Note that I am recording myself doing this work using Open Broadcaster Software. The judges for this competition could do the same. Reviews of the recordings could be crowdsourced to help identify important points which help with learning and teaching about ideas, people, and organizations. This post is also in version control with historical changes
The first technology I developed in the past for my business was a website which exposed my paypal transactions for the world. The implementation was limited because of the available technology at the time, but the underlying goal of financial transparency remains important. We want to earn and maintain trust. And we want to facilitate error correction.
As a donor, I want to know the amount of money which is coming into the organization and I want to know the amount of money which is going out of the organization. I want to know what the money is being spent on, and I want to know why that money is being spent. I want to be able to designate my donations toward specific projects and goals within the organization. For example, I could designate funding towards the development of a team within EA which develops this financial technology.
As a donor, I want to make sure that ideas which facilitate more income and better spending are identified and the people who are able to identify such improvements are also identified. We are generally interested in identifying better ideas and identifying people capable of identifying better ideas.
The technology for financial transparency should be open sourced in the proper process so that it can be reviewed and trusted. The technology also becomes available to other organizations who also become more trustworthy when they use the technology. Even the process by which technology becomes open source can be shared and can be considered as technology which can be iteratively improved.
All of the processes can be iteratively improved upon with the help of transparency technology.
How will this competition get judged? There are judges that have been selected. What was the process for selecting those judges? And when each judge participates with their activities regarding the competition, what is their process? How can we facilitate the process of process improvement itself? I know these judges have a limited capacity. What happens as the number of submissions increase?
By explicitly sharing the process for this competition in a transparent way we can facilitate error correction: or the process of process improvement. Other organizations can implement those processes to accomplish their own error correction. And what if we were to develop a platform which facilitated such competitions like the one I am participating in with this writing?
Transparency Technology Conclusion
Perhaps you can begin to see how every aspect of life can be integrated with transparency technology such that teaching and learning is accelerated. EA is attempting to do these teaching and learning activities in general by pointing out career paths and the best places to send money. EA is also attempting to do learning activities with this competition. But all learning and teaching activities are a collection of processes (or ideas) which can be made machine readable and integrated into our machines with the help of software engineers for the benefit of all.
Our knowledge can be integrated into platforms served by our machines and we can do our part in the process by which our knowledge becomes systematized for all.
Criticism: Risk of Altruism Itself
Criticizing altruism itself is a risky move because the competition is being hosted by altruists who have bias. I don’t need to criticize altruism. I can work to develop technology for altruists even if I fundamentally disagree with them and their ability to be effective at accomplishing their larger goals. This is why I like engineering (tool making). Engineering is agnostic about your morality. An engineer can help you accomplish your goals even if the engineer has disagreements with the person using their tool. My hope is that knowledge tools (transparency technology) will help us learn about our mistakes. We are all making mistakes.

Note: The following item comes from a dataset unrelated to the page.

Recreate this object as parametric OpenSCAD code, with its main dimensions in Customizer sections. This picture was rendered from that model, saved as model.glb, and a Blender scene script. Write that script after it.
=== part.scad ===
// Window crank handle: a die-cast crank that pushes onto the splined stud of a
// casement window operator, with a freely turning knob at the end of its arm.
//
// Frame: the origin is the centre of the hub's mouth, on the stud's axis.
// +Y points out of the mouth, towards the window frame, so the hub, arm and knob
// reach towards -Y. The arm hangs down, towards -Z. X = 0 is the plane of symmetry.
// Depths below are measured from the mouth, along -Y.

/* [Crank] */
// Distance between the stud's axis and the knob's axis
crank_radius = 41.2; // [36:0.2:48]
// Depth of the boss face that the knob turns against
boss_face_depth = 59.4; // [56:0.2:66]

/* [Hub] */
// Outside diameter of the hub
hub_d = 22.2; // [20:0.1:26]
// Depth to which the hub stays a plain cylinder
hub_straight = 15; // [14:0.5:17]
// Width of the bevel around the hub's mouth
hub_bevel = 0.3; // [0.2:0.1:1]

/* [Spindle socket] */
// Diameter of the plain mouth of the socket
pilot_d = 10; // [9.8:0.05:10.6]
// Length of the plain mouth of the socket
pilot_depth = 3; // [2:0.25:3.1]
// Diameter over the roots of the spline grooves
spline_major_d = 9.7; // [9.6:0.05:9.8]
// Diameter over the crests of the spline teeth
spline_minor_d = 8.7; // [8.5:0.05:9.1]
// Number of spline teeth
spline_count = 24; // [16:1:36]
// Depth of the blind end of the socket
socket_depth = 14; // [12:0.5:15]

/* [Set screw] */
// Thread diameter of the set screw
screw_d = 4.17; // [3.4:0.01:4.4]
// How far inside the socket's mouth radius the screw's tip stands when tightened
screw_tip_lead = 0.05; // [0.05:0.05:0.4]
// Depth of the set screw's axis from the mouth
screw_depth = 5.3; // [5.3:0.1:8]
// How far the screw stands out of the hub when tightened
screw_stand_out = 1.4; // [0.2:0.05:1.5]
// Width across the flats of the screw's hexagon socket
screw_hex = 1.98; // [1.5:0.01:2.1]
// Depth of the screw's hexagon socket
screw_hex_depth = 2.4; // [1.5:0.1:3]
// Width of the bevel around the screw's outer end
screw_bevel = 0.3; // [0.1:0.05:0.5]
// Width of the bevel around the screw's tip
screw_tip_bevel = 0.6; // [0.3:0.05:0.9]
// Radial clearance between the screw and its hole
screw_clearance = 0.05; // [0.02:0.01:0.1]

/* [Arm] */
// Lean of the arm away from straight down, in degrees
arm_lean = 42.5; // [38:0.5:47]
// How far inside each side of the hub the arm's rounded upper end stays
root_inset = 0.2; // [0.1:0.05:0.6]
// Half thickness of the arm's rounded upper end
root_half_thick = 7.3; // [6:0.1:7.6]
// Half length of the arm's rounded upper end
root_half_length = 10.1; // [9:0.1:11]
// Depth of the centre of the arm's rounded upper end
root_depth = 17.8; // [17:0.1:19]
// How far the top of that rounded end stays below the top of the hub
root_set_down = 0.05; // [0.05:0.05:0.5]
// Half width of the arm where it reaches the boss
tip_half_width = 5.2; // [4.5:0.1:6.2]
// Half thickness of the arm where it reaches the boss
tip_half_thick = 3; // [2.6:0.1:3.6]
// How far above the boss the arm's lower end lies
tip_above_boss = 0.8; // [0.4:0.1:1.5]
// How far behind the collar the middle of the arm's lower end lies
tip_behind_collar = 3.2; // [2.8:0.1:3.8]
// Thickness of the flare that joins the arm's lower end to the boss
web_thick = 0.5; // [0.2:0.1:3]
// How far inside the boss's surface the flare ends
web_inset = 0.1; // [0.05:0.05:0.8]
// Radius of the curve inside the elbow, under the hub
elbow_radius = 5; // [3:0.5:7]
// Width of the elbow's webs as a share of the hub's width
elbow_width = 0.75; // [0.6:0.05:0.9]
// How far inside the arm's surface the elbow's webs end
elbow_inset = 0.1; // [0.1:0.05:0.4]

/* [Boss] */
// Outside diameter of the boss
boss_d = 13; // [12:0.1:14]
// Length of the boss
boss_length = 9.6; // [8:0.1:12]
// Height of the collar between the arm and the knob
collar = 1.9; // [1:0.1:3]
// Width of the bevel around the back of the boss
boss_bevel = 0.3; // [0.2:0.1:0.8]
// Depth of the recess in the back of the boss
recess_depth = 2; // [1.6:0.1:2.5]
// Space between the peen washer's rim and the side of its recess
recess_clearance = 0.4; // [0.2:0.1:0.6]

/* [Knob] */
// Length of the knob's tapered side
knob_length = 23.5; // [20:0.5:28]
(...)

I am not an altruist in the same way that others are. While doing some research on effective altruism, one point stood out to me in a TED talk with a screenshot of the Bill and Melinda Gates Foundation website which included the phrase “all lives have equal value”. The word “value” is subjective because there are many kinds of value. I agree with the phrase “all lives have equal intrinsic value” but I disagree with the phrase “all lives have equal extrinsic value”. In order to be the most effective altruist, you must distinguish between the different kinds of value. A failure to recognize that different people have different extrinsic value results in avoidable costs and inefficiencies.

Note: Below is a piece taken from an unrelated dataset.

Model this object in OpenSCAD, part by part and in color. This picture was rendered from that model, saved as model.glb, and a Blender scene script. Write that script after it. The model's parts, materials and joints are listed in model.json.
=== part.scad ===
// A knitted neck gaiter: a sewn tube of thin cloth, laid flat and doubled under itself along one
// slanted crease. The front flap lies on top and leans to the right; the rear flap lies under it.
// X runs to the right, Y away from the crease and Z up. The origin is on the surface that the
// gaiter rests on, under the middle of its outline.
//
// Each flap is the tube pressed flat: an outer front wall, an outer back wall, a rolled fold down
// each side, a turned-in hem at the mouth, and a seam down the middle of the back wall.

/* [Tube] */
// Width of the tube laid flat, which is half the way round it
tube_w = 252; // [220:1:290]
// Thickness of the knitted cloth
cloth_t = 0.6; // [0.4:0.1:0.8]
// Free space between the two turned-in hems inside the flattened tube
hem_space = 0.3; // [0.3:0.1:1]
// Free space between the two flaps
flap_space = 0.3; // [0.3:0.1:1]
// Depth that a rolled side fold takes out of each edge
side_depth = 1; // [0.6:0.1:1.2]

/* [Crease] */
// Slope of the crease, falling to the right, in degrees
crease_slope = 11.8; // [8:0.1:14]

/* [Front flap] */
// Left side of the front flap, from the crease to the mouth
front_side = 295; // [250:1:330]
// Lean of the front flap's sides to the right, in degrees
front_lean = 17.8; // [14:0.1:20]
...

At a later point in that TED talk, Peter points out that you can provide a blind American with a guide dog or you can cure between 400 to 2000 people of blindness with the same amount of money. I think that’s a very important point in general because you could have a much bigger impact with your donation. But that impact is unknown. It could be good or bad in terms of outcomes for our world. One of the unlikely hypothetical worst case scenarios is that all of the 400 to 2000 people could become child rapists.

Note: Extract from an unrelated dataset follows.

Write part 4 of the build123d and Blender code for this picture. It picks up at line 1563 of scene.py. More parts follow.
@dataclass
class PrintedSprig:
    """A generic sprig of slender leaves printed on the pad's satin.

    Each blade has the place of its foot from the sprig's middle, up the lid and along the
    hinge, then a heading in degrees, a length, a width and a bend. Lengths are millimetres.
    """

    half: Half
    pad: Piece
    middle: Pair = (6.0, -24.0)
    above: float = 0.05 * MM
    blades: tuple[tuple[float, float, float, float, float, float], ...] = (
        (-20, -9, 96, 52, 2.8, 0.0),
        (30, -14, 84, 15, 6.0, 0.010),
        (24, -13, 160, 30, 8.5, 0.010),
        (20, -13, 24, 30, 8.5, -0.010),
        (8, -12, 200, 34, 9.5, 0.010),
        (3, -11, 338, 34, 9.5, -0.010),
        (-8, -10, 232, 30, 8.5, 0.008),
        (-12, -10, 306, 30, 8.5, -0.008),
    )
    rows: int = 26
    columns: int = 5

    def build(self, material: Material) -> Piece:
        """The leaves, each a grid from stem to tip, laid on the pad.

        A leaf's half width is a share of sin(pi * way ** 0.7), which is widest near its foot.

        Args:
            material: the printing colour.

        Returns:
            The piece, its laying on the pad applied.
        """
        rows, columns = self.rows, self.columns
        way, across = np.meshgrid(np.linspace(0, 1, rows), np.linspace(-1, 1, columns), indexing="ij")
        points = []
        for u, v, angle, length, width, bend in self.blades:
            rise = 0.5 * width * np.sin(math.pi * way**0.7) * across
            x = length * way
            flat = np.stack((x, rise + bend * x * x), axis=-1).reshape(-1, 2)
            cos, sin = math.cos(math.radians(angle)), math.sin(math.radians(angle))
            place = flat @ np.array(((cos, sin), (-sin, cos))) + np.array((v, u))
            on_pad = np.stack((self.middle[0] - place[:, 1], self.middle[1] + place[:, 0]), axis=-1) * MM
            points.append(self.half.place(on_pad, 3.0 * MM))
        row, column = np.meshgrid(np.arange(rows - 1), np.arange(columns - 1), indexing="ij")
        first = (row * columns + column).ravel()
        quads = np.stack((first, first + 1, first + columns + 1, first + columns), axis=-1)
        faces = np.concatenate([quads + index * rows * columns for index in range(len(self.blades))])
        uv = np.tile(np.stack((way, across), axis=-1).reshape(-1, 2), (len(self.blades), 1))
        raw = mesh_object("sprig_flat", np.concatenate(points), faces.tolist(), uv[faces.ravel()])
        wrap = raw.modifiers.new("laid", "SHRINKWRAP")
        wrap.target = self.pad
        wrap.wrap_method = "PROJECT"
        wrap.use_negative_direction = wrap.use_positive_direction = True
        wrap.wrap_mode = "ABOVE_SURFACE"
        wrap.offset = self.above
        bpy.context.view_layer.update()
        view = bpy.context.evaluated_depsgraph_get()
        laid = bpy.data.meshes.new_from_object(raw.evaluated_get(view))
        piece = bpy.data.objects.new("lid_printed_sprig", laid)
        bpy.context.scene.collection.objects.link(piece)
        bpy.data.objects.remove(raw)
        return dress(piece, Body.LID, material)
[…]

One of my counterclaims is that there are a minority of people who are more extrinsically valuable than all other people on Earth. And if we can identify and invest into this minority of people, we will have better outcomes in less time. This is how I understand the word “effectiveness”.
Another counterclaim is that there are a minority of people who have the potential to be the most extrinsically valuable people on Earth and they are stuck in a situation with blindness and poverty. So I love Peter pointing out that we can spend money for one blind American or 400 to 2000 people with blindness because we do have the opportunity to be more effective and productive with our spending.
One of my main criticisms of altruism itself is that this belief can lead a person towards actions which cause more harm in the end if the altruist does not recognize that different people have different extrinsic value.
There are reasons why I don’t give out a lot of money and I don’t make sacrifices to my standard of living. I’m sure I am biased, but I think it’s mostly a matter of trust. I want my wife and I to be able to trust people and organizations with our money so that we want to make sacrifices to our standard of living.
When an organization (like EA) implements transparency technology, the best and brightest people in the world can point out errors and delegate their donations in the most effective ways which are not understood by the people managing the organization itself.
I think the criticisms regarding technology transparency apply to every organization of people. I was disappointed with the climate change competition recently done by xprize because they did not investigate the underlying physics behind our team’s idea. We were hoping they would either tell us what was wrong with our physics, or they would help point at a new idea that could save billions of lives. You can see from their feedback that they did neither.